The Ponte Vecchio design is a case study in heterogeneous integration – combining 63 different tiles (47 that perform computing functions and 16 for thermal management) with a total of over 100 billion transistors in a single package that is 77.5 x 62.5 mm (approximate 3 x 2.5 inches). It wasn’t that long ago when that much computing power filled a warehouse and required its own connection to the electrical grid. The engineering challenges in such a design are plentiful:

Connecting all the parts. Designers need a way to move signals between all of the disparate chips. In the old days, this was done with wires or traces on printed circuit boards, and chips were attached by soldering them to the boards. But that ran out of steam long ago, as the number of signals and the speed increased. If you put everything into a single chip, you can connect them with metal traces in the back end of the manufacturing process. If you want to use multiple chips, that means you need a lot of connecting pins, and you want the connecting distances to be short. Intel uses two technologies to support this. The first is its “embedded multi-die interconnect bridge” (EMIB) which is made of a small sliver of silicon which can provide hundreds or thousands of connections at a time, and the second is its Foveros die-to-die stacking technology first used in its Lakefield mobile processor.

Making sure all the parts are synchronized. Once you connect lots of disparate pieces, you need to ensure that all of the parts can talk to each other in synchrony. This usually means distributing a timing signal known as a clock, so that all the chips can work in lockstep. This turns out not to be trivial, as signals tend to get skewed and the environment is very noisy, with lots of signals bouncing around. Each compute tile, for example, has more than 7,000 connections in a space of 40 square millimeters, so that’s a lot to keep in sync.

Managing heat. The modular tiles each require a lot of power, and delivering it uniformly across the whole surface while removing the heat that is generated is a huge challenge. Memory chips have been stacked for some time, but the heat that is generated is fairly uniformly distributed. Processor chips or tiles can have hot spots depending on how heavily they are being used, and managing heat in a 3D stack of chips is not easy. Intel used a metallization process for the back sides of chips, and integrated these with heat spreaders to handle the projected 600 watts produced by the Ponte Vecchio system.

Initial lab results that Intel reported included >45 Teraflops performance. The Aurora supercomputer being built at the Argonne National Laboratories will use more than 54,000 Ponte Vecchios along with more than 18,000 next-generation Xeon processors. Aurora has a targeted peak performance of over 2 Exaflops, which is 1,000 times more than a Teraflop machine. Back in the mid 1990s when I was in the supercomputer business, a one Teraflop machine was a $100 million science project.

AMD’s Zen 3

AMD talked about its Zen 3 second generation microprocessor core built on TSMC’s 7 nm process. This microprocessor core was designed to be used across AMD’s market segments, from low-power mobile devices, desktop computers, and all the way to its most powerful datacenter servers. The central tenet of this strategy was packaging its Zen 3 core with support functions as a “core complex” on a single chiplet, which served as modular building blocks much like Intel’s tiles. Thus they could package eight chiplets together for a high performance desktop or server, or four chiplets for a value system, like a cheap home system I might buy. AMD also stacks chips vertically by using what are called through-silicon vias (TSVs), a way of connecting multiple chips placed on top of each other. It could also combine two to eight of these chiplets with a server die made on a GlobalFoundries 12 nm process to make its 3^rd generation EPYC server chips.

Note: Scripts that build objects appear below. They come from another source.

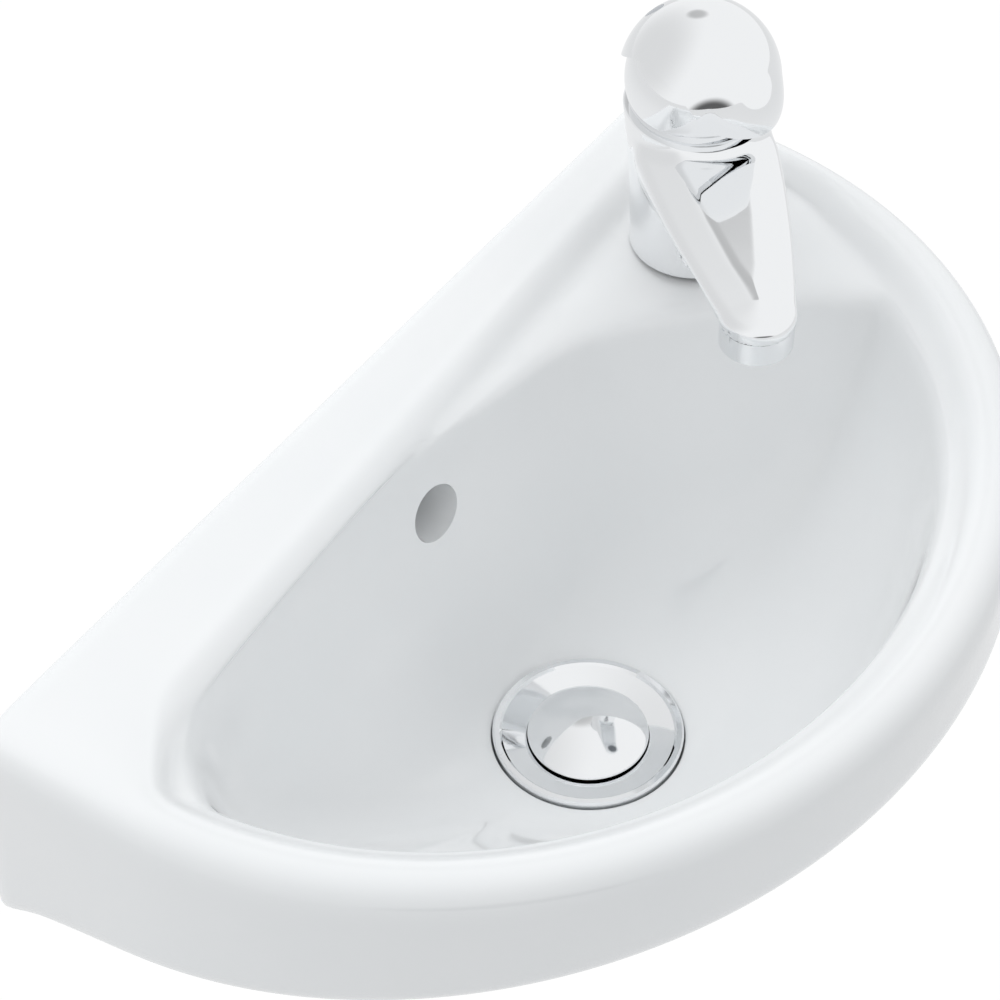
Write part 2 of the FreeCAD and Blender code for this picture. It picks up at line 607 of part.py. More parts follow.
def cartridge():
    """Ceramic-disc cartridge, held by its ring nut, with the turning carrier."""
    floor = "cartridge_floor"
    shoulder, top = floor + " + cartridge_shoulder", floor + " + cartridge_top"
    cavity = "cartridge_r - cartridge_wall"
    disc = floor + " + cartridge_wall"
    at_tap(turned("cartridge_body", [
        ("0", floor), ("cartridge_r", floor), ("cartridge_r", shoulder), (cavity, shoulder),
        (cavity, top), ("carrier_r + running", top), ("carrier_r + running", shoulder + " - 3"),
        (cavity + " - 0.2", shoulder + " - 3"), (cavity + " - 0.2", disc), ("0", disc)]))
    at_tap(cylinder("fixed_disc", cavity + " - 0.4", "0", "disc_height"),
           level="%s + %s" % (DECK, disc))
    at_tap(cylinder("moving_disc", cavity + " - 1.5", "0", "disc_height"),
           level="%s + %s + disc_height + running" % (DECK, disc))
    ring_nut = ring("nut_ring", "nut_r", cavity + " + thread_clearance", shoulder,
                    shoulder + " + nut_height")
    prism = doc.addObject("Part::Prism", "nut_hexagon")
    prism.Polygon = 6
    bind(prism, Circumradius="nut_r - 0.9", Height="nut_hex", z=shoulder + " + nut_height")
    hexagon = cut("nut_head", prism, cylinder("nut_head_bore", cavity + " + thread_clearance",
                                              shoulder, top + " + 5"))
    at_tap(fuse("cartridge_nut", ring_nut, hexagon))
    base = disc + " + 2 * disc_height + 2 * running"
    neck = turned("carrier_turned", [
        ("0", base), (cavity + " - 0.6", base), (cavity + " - 0.6", shoulder + " - 3.1"),
        ("carrier_r", shoulder + " - 3.1"), ("carrier_r", top + " + 2"),
        ("neck_r", top + " + 2"), ("neck_r", "ball_height + fork_rise"),
        ("0", "ball_height + fork_rise")])
    half = "spindle_size / 2 + spindle_fit"
    slot = block("fork_slot", ("-(%s)" % half, -20, "ball_height - fork_depth"),
                 (half, 20, "ball_height + fork_rise + 1"))
    pin_hole = turn(bind(cylinder("fork_pin_hole", "pin_r", 0, 40), x=-20, z="ball_height"),
                    Vector(0, 1, 0), 90)
    bind(cut("cartridge_carrier", neck, slot, pin_hole), x="tap_x", y="tap_y", z=DECK)


def shroud():
    """Ball-shaped cover round the cartridge, with a threaded skirt in the body."""
    outer, inner = "ball_r - hood_wall - shroud_gap", "ball_r - hood_wall - shroud_gap - shroud_wall"
    low = "body_height - ball_height"
    ball = bind(doc.addObject("Part::Sphere", "shroud_ball"), Radius=outer)
    hollow = bind(doc.addObject("Part::Sphere", "shroud_hollow"), Radius=inner)
    zone = cylinder("shroud_zone", "ball_r", low, "shroud_top")
    shell = cut("shroud_shell", common("shroud_band", ball, zone), hollow)
    skirt = ring("shroud_skirt", "skirt_r", "skirt_r - skirt_wall", low + " - skirt_depth",
                 low + " + 4")
    bind(fuse("shroud", shell, skirt), x="tap_x", y="tap_y", z=BALL)


def egg(ball_r, beak_r):
    """Solid of revolution: a ball drawn out into a smaller ball in front of it."""
    reach, drop = S["beak_reach"], S["beak_drop"]
    length = math.hypot(reach, drop)
    flank = math.acos((ball_r - beak_r) / length)

    def around(centre, radius, bearing):
        return Vector(centre + radius * math.cos(bearing), radius * math.sin(bearing), 0)

    back = [around(0, ball_r, bearing) for bearing in (math.pi, (math.pi + flank) / 2, flank)]
    front = [around(length, beak_r, bearing) for bearing in (flank, flank / 2, 0)]
    profile = [Part.Arc(*back).toShape(), Part.makeLine(back[-1], front[0]),
               Part.Arc(*front).toShape(), Part.makeLine(front[-1], back[0])]
    solid = Part.Face(Part.Wire(profile)).revolve(Vector(0, 0, 0), Vector(1, 0, 0), 360)
    solid.rotate(Vector(0, 0, 0), Vector(1, 0, 0), -90)
    solid.rotate(Vector(0, 0, 0), Vector(0, 0, 1), -90)
    solid.rotate(Vector(0, 0, 0), Vector(1, 0, 0), math.degrees(math.atan2(drop, reach)))
    return solid


# Lower rim of the hood seen from its side, back to front, as shares of the ball's radius.
HOOD_RIM = [(1.49, -0.55), (0.92, 0.18), (0.30, 0.57), (-0.20, 0.44), (-0.53, 0.12),
            (-0.86, -0.22), (-1.49, -0.32)]


def below_rim():
    """Everything under the hood's arched rim, as a solid to cut away."""
    ball, half, deep = S["ball_r"], 1.5 * S["ball_r"], -2.2 * S["ball_r"]
    curve = Part.BSplineCurve()
    curve.interpolate([Vector(-half, ball * back, ball * up) for back, up in HOOD_RIM])
    corners = [curve.EndPoint, Vector(-half, curve.EndPoint.y, deep),
               Vector(-half, curve.StartPoint.y, deep), curve.StartPoint]
    wire = Part.Wire([curve.toShape()] + Part.makePolygon(corners).Edges)
    return Part.Face(wire).extrude(Vector(2 * half, 0, 0))


def handle():
    """Ball-shaped lever hood with its boss, spindle, pin, grub screw and screw cap."""
    shell = cut("hood_shell", made("hood_outer", egg(S["ball_r"], S["beak_r"])),
                made("hood_inner", egg(S["ball_r"] - S["hood_wall"], S["beak_r"] - S["hood_wall"])))
    boss = cylinder("hood_boss", "handle_boss_r", "boss_foot", "ball_r - hood_wall + 0.6")
    hood = fuse("hood_with_boss", shell, boss)
    hood.Refine = False
    half = "spindle_size / 2"
    socket = block("spindle_socket", ("-" + half, "-" + half, "boss_foot - 1"),
                   (half, half, "spindle_rise"))
    grub_y = "spindle_size / 2"
    grub_hole = turn(bind(cylinder("grub_hole", "grub_r", 0, "handle_boss_r"),
                          y="handle_boss_r + 2", z="grub_height"), Vector(1, 0, 0), 90)
    cap_hole = turn(bind(cylinder("cap_hole", "cap_r", 0, 12), y="ball_r", z="grub_height"),
                    Vector(1, 0, 0), 90)
    at_ball = {"x": "tap_x", "y": "tap_y", "z": BALL}
    under = made("under_rim", below_rim())
    bind(cut("lever_hood", hood, socket, grub_hole, cap_hole, under), **at_ball)
    bar = block("spindle_bar", ("-" + half, "-" + half, "-spindle_drop"),
                (half, half, "spindle_rise"))
    hole = turn(bind(cylinder("spindle_pin_hole", "pin_r + running", 0, 40), x=-20),
                Vector(0, 1, 0), 90)
    bind(cut("spindle", bar, hole), **at_ball)
    pin = turn(bind(cylinder("pivot_pin", "pin_r", 0, "2 * neck_r - 1"), z="0"),
               Vector(0, 1, 0), 90)
    bind(pin, x="tap_x - neck_r + 0.5", y="tap_y", z=BALL)
    grub = cylinder("grub_blank", "grub_r", 0, "grub_length")
    hexagon = doc.addObject("Part::Prism", "grub_socket")
    hexagon.Polygon = 6
    bind(hexagon, Circumradius="grub_r / 2", Height="grub_length / 2", z="grub_length / 2")
    screw = cut("grub_screw", grub, hexagon)
    turn(screw, Vector(1, 0, 0), -90)
    bind(screw, x="tap_x", y="tap_y + " + grub_y, z=BALL + " + grub_height")
    blank = turn(bind(cylinder("cap_blank", "cap_r", 0, 12), y="ball_r", z="grub_height"),
                 Vector(1, 0, 0), 90)
    face = bind(doc.addObject("Part::Sphere", "cap_face"), Radius="ball_r")
    back = bind(doc.addObject("Part::Sphere", "cap_back"), Radius="ball_r - cap_height")
    bind(cut("screw_cap", common("cap_round", blank, face), back), **at_ball)


def tap_fastening():
    """Stud, rubber pad, clamp plate and nut that hold the mixer to the deck."""
    deck_low = "-deck_thickness"
    levels = [("clamp_pad", deck_low, "pad_thickness"),
              ("clamp_plate", deck_low + " - pad_thickness", "plate_thickness")]
    for name, top, thickness in levels:
        disc = cylinder(name + "_disc", "clamp_r", top + " - " + thickness, top)
        gap = block(name + "_gap", ("-clamp_gap / 2", "-stud_offset + stud_r + 3", "-60"),
                    ("clamp_gap / 2", "clamp_r + 5", "0"))
        hole = cylinder(name + "_hole", "stud_r + 0.2", "-60", "0", "0", "-stud_offset")
        at_tap(cut(name, disc, gap, hole))
    under = deck_low + " - pad_thickness - plate_thickness"
    at_tap(turned("fixing_stud", [
        ("0", "inlet_depth - spigot_depth - stud_length"),
        ("stud_r - 0.6", "inlet_depth - spigot_depth - stud_length"),
        ("stud_r", "inlet_depth - spigot_depth - stud_length + 0.6"),
        ("stud_r", "inlet_depth - spigot_depth"), ("0", "inlet_depth - spigot_depth")]),
        "stud_offset")
    prism = doc.addObject("Part::Prism", "stud_nut_blank")
    prism.Polygon = 6
    bind(prism, Circumradius="stud_nut_flats / sqrt(3)", Height="stud_nut_height",
         z=under + " - stud_nut_height")
    bore = cylinder("stud_nut_bore", "stud_r", "-80", "0")
    at_tap(cut("stud_nut", prism, bore), "stud_offset")


# ------------------------------------------------------------------ build and write
NODES = [
    "basin", "waste_body", "upper_waste_seal", "lower_waste_seal", "back_nut",
    "click_barrel", "plug_dome", "plug_seal", "plug_stem", "mixer_body", "base_gasket",
    "aerator_housing", "aerator_insert", "aerator_seal", "cartridge_body", "fixed_disc",
    "cartridge_nut", "shroud", "fixing_stud", "clamp_pad", "clamp_plate", "stud_nut",
    "cartridge_carrier", "moving_disc", "pivot_pin", "spindle", "lever_hood", "grub_screw",
    "screw_cap",
]
basin()
waste()
plug()
mixer_body()
aerator()
cartridge()
shroud()
handle()
tap_fastening()
doc.recompute()

for item in doc.Objects:
    if "Invalid" in item.State or "Error" in item.State:
        raise RuntimeError("%s did not build: %s" % (item.Name, item.State))
os.makedirs("parts", exist_ok=True)
for name in NODES:
    node = doc.getObject(name)
    node.Label = name
    if node.Shape.isNull() or not node.Shape.isValid():
        raise RuntimeError("%s has no valid shape" % name)
    node.Shape.exportStep("parts/%s.step" % name)
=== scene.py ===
"""Dressed model of a wall-hung hand-rinse basin with its mixer and push-plug waste.

Every length below is in millimetres in the row frame: +X along the wall, +Y into the
wall, +Z up, with the origin midway between the wall-bolt holes.
"""
import json
import math

import bmesh
import bpy
import numpy as np
from mathutils import Matrix, Vector

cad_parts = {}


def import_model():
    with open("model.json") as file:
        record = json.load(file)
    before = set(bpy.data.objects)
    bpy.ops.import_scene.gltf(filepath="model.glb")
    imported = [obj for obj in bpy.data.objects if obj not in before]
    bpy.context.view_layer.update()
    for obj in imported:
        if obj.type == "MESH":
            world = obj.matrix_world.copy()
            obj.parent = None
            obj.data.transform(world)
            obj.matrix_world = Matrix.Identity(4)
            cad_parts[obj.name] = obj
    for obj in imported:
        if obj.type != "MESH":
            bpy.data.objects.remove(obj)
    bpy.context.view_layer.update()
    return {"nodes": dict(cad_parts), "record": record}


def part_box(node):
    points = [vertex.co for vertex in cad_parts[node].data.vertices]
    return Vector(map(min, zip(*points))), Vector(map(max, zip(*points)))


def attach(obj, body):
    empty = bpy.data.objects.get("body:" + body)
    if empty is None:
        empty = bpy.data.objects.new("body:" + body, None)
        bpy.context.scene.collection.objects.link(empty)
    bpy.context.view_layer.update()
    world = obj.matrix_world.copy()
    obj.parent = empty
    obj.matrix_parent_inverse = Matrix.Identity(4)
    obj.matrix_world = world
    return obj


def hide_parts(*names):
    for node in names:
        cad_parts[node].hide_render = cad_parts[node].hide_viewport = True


MM = 0.001
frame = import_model()


def node_box(node):
    """Lowest and highest corner of a CAD node, in millimetres."""
    return [[value / MM for value in corner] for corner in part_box(node)]


# ------------------------------------------------------------------ main sizes
BASIN_LOW, BASIN_HIGH = node_box("basin")
HALF = BASIN_HIGH[0]
RIM = BASIN_HIGH[2]
STRAIGHT = 54                      # straight side in front of the wall
BULGE = -BASIN_LOW[1] - STRAIGHT
DRAIN = (-4, -103)
TAP = (130, -53)
BOLT_X = 140
DECK_DROP = 8                      # ledge and deck below the rim
BOWL_DEPTH = 105
BELLY_LOW = BASIN_LOW[2] - RIM     # underside of the waste's boss below the rim
BELLY_HALF, BELLY_BULGE = 84, 80   # plan of the belly at its foot
BELLY_TOP, BELLY_FOOT = -37, -138
APRON_WALL, APRON_FRONT = -84, -43
WASTE_R = 23                       # hole in the ceramic
BOSS_R = 36
SEAT_R = 32.35                     # recess round the waste's flange
SEAT_LOW = -BOWL_DEPTH - 4.4
CERAMIC_WALL = 9
DECK = RIM - DECK_DROP
TAP_TOP = 61                       # top of the mixer's column above the deck
OUTLET = [(low + high) / 2 for low, high in zip(*node_box("aerator_housing"))][:2]
REACH = math.dist(TAP, OUTLET)
BALL = (*TAP, DECK + 71)
HOOD_R, NOSE_R, HOOD_WALL = 26.8, 16, 1.8
NOSE_REACH, NOSE_DROP = 13.5, 3.0
SCREW_UP = 19                      # grub screw above the ball's centre
FORWARD = ((OUTLET[0] - TAP[0]) / REACH, (OUTLET[1] - TAP[1]) / REACH)
ACROSS = (-FORWARD[1], FORWARD[0])


# ------------------------------------------------------------------ mesh helpers
def new_object(name, data, body="basin_unit"):
    """Object in the scene, riding on a body if one is named."""
    item = bpy.data.objects.new(name, data)
    bpy.context.scene.collection.objects.link(item)
    if body:
        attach(item, body)
    return item


def mesh_from(name, points, faces, smooth=True):
    """Mesh from millimetre points and faces, with outward normals."""
    mesh = bpy.data.meshes.new(name)
    mesh.from_pydata([[value * MM for value in point] for point in points], [], faces)
    work = bmesh.new()
    work.from_mesh(mesh)
    bmesh.ops.remove_doubles(work, verts=work.verts, dist=1e-7)
    bmesh.ops.recalc_face_normals(work, faces=work.faces)
    work.to_mesh(mesh)
    work.free()
    for face in mesh.polygons:
        face.use_smooth = smooth
    return mesh


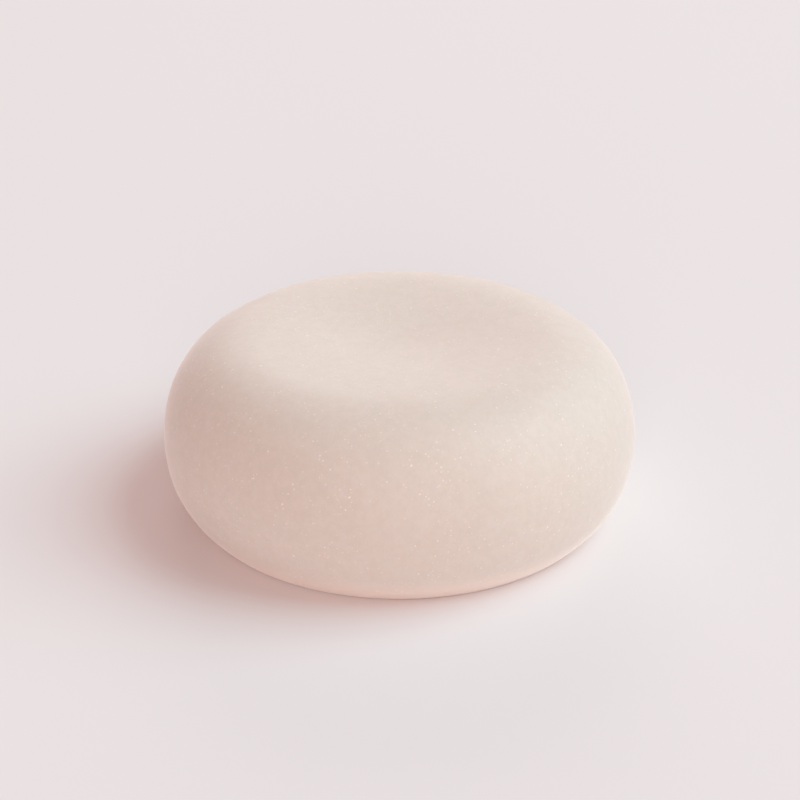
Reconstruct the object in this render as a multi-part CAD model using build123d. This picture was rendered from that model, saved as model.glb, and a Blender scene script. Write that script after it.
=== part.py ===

The great opportunity that Ponte Vecchio and Zen 3 highlight is the ability to mix and match chips made using different processes. In Intel’s case, this included parts made on both its own as well as TSMC’s most advanced processes. AMD could combine parts from TSMC and GlobalFoundries. A big of advantage of connecting smaller chiplets or tiles together rather than just build one big chip is that the smaller ones will have better manufacturing yields and therefore are less costly. You can also mix-and-match new chiplets with older proven ones that you know are good, or that are made on a less expensive process.

Both the AMD and Intel designs are technical tours de force. No doubt they represent a lot of hard work and learning, and represent huge investments of resources. But just as IBM introduced modular subsystems in its mainframe System/360 in the 1960s, and personal computers went modular in the 1980s, the modular partitioning of silicon microsystems as exemplified by these two designs and enabled by advanced chip packaging herald a significant technology shift. Granted many of the capabilities displayed here are still out of the reach of most start-ups, but we can imagine that when the technology become more accessible, it will unleash a wave of mix-and-match innovation.